▶ [Given problem]
Print the first line of the material below and each line after it, exactly as written, ending with the line that contains "side_taper = 11.5; // [11.3:0.1:11.8]".

▶ [Data excerpt]

-*-*-

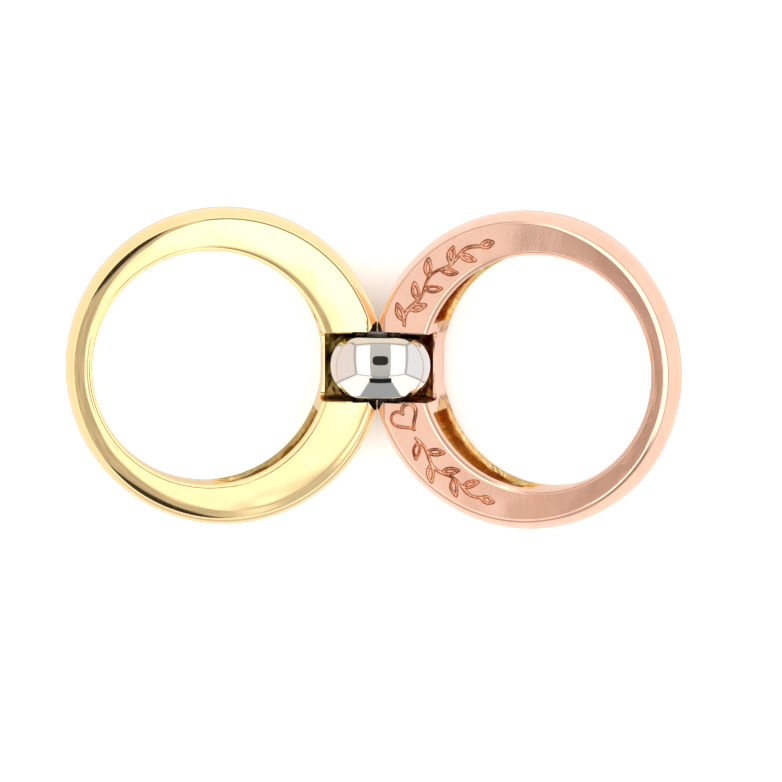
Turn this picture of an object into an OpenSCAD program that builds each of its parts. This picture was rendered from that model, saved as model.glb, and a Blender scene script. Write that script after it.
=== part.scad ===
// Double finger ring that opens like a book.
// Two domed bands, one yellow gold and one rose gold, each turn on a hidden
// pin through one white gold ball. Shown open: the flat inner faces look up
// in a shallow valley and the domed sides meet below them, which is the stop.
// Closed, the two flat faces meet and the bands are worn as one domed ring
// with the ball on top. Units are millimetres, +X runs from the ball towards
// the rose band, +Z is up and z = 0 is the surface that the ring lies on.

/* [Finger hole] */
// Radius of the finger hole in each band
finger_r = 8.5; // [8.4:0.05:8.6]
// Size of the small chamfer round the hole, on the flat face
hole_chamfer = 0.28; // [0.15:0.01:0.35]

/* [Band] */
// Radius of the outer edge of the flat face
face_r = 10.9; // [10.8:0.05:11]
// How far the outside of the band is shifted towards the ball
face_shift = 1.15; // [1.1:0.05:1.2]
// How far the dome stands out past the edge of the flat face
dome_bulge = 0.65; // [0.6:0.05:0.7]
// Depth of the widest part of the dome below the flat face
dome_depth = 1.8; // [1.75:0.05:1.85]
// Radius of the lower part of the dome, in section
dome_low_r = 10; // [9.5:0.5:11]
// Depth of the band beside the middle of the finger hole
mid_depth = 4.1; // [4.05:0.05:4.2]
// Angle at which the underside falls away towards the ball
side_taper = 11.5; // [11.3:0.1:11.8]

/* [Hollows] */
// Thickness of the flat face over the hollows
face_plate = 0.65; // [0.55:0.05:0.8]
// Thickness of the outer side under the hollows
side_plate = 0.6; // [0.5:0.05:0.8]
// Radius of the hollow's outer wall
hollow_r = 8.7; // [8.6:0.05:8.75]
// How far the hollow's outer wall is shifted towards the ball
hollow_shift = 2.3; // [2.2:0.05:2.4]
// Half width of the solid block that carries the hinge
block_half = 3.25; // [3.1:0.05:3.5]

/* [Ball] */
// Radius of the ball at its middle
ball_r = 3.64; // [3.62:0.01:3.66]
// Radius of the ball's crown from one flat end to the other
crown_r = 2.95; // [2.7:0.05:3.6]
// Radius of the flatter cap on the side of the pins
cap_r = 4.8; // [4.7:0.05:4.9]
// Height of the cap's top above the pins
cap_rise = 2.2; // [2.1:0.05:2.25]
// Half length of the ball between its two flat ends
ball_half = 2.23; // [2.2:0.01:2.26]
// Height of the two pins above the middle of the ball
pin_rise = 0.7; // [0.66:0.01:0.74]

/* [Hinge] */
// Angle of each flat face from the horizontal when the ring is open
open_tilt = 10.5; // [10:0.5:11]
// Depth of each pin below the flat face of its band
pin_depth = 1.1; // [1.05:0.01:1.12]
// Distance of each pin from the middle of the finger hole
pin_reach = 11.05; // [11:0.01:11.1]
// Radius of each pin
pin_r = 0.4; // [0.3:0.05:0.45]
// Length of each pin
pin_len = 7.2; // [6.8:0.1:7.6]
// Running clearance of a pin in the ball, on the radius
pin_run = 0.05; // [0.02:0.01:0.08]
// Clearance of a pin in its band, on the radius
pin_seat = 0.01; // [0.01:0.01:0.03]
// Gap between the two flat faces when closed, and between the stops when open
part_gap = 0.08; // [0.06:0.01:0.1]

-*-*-

▶ [Answer below]
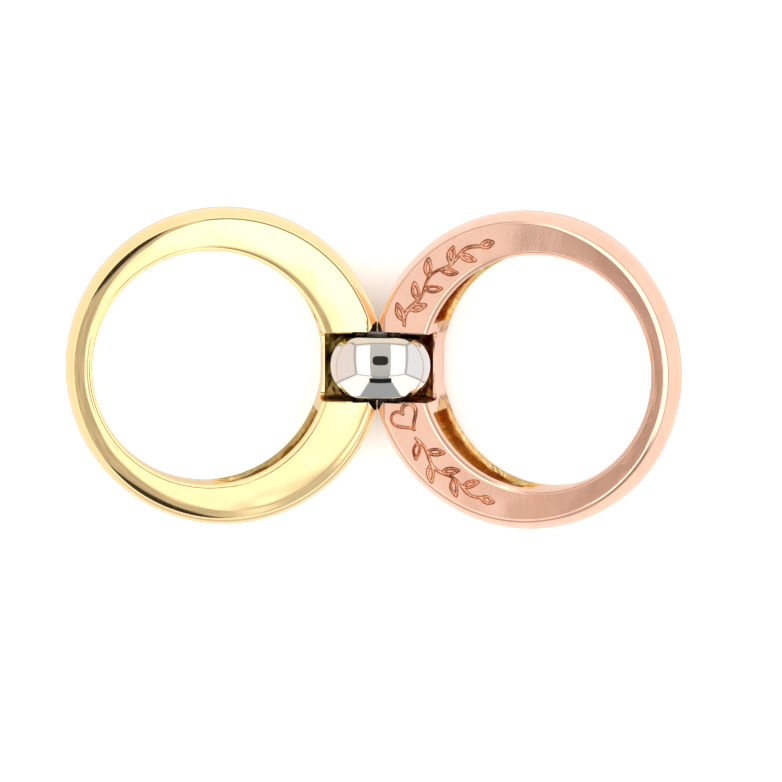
Turn this picture of an object into an OpenSCAD program that builds each of its parts. This picture was rendered from that model, saved as model.glb, and a Blender scene script. Write that script after it.
=== part.scad ===
// Double finger ring that opens like a book.
// Two domed bands, one yellow gold and one rose gold, each turn on a hidden
// pin through one white gold ball. Shown open: the flat inner faces look up
// in a shallow valley and the domed sides meet below them, which is the stop.
// Closed, the two flat faces meet and the bands are worn as one domed ring
// with the ball on top. Units are millimetres, +X runs from the ball towards
// the rose band, +Z is up and z = 0 is the surface that the ring lies on.

/* [Finger hole] */
// Radius of the finger hole in each band
finger_r = 8.5; // [8.4:0.05:8.6]
// Size of the small chamfer round the hole, on the flat face
hole_chamfer = 0.28; // [0.15:0.01:0.35]

/* [Band] */
// Radius of the outer edge of the flat face
face_r = 10.9; // [10.8:0.05:11]
// How far the outside of the band is shifted towards the ball
face_shift = 1.15; // [1.1:0.05:1.2]
// How far the dome stands out past the edge of the flat face
dome_bulge = 0.65; // [0.6:0.05:0.7]
// Depth of the widest part of the dome below the flat face
dome_depth = 1.8; // [1.75:0.05:1.85]
// Radius of the lower part of the dome, in section
dome_low_r = 10; // [9.5:0.5:11]
// Depth of the band beside the middle of the finger hole
mid_depth = 4.1; // [4.05:0.05:4.2]
// Angle at which the underside falls away towards the ball
side_taper = 11.5; // [11.3:0.1:11.8]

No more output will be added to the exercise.